Due to the limited sample size, it was not possible to test my findings for statistical significance using statistical techniques. Considering that my survey sample included 21 individuals, which I subdivided into two user groups, I was unable to reliably use statistical techniques such as a Student-t Test or a chi square test. While there were a few instances where it was possible to apply (for example) a Chi Square test, I was unable to do so for the whole dataset. Instead, I will construct tables outlining means and standard deviations for the variables contained in my survey for each of the two user groups separately. In order to arrive at a single score for each of the variables contained in the E-EIM, individual questions were taken together to calculate the mean, resulting in a so-called subscale.
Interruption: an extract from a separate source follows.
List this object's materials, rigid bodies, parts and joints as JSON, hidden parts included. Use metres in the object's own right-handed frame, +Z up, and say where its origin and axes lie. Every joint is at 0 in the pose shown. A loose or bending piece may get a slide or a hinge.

This was done for the following variables: „system use complexity‟, „change effort‟, „time‟, „job performance‟, „information value‟, „impact on work‟, „autonomy‟, „power & influence‟. Furthermore, to facilitate an understanding of the values of the standard deviation, these will be classified as follows: low (ranging from 0 to 0.5), medium (ranging from 0.5 to 1.0) or high (1.0 and greater). While these numbers are, in a way, somewhat arbitrary, they do serve to provide an instant understanding of the degree of variation for each of the variables, and also allow for easy comparison between the two different groups.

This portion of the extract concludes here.